The bottle in your hand might not be sake at all. A few quick discriminators:

  • 焼酎 shochu, distilled, not brewed. ABV usually 25%. Made from sweet potato, barley, rice, or buckwheat. The label will name the base ingredient. The shochu vs sake vs awamori guide breaks down which is which.
  • 泡盛 awamori, Okinawa’s distilled spirit, made with long-grain Thai rice and black koji. ABV 30–45%. The Okinawan dialect labels often use 泡盛 where mainland labels would use 焼酎.
  • みりん / 味醂 mirin, sweet rice wine, mostly used for cooking. Looks like cup-sake. Don’t drink it.
  • 梅酒 umeshu, plum liqueur. Sake-style bottle, much sweeter, 10–15% ABV. Great over ice; not the same drink. (For the rest of the Japanese drinks scene, see the craft beer guide and the whisky guide.)
  • 清酒 seishu, yes, this is sake. Sometimes printed on bottles instead of 日本酒.
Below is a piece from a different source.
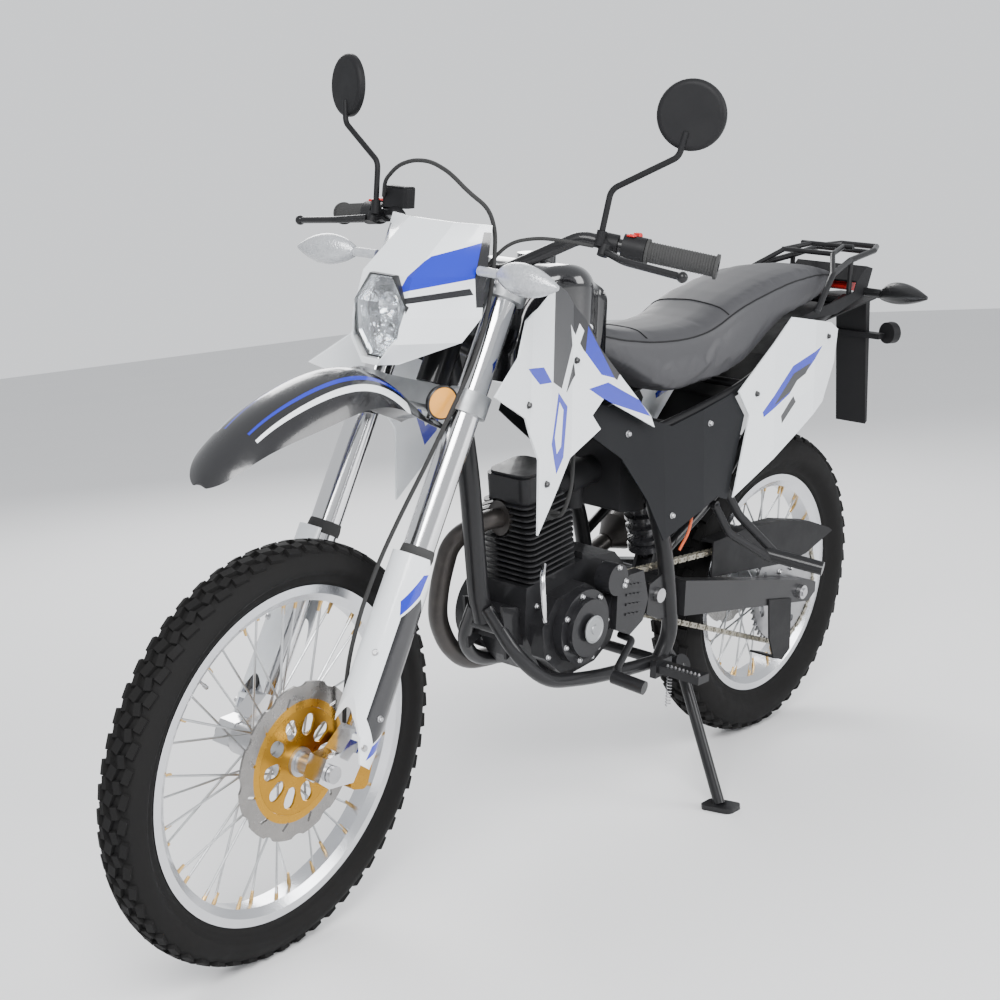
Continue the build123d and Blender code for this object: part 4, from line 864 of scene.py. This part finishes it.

Sake bottles outnumber shochu and umeshu bottles at most depachika by maybe four to one, but a quick glance at the top kanji is the difference between the dry junmai you wanted and the sweet plum liqueur you didn’t.

One last thing about the label

A line-up of Dassai brand sake bottles in different polish-rate variants
Even within one brewery, the line-up reads as a tasting flight. Dassai 23, 39, and 45, same maker, three different polish rates, three different prices, three different sakes. The labels do most of the explaining. Photo by t-mizo / Wikimedia Commons (CC BY 2.0)

Memorising the kanji is half the trick. The other half is letting the bottle teach you. Buy two contrasting sakes from the same depachika visit. Pour one on Wednesday, one on Friday. Read the labels each time, with one eye on the bottle and one on the page. After three or four visits the brain stops translating and starts recognising. The label becomes a tool you reach for instead of a barrier you fight through.

Once that flips, you’re not buying sake any more. You’re shopping for sake. There’s a real difference.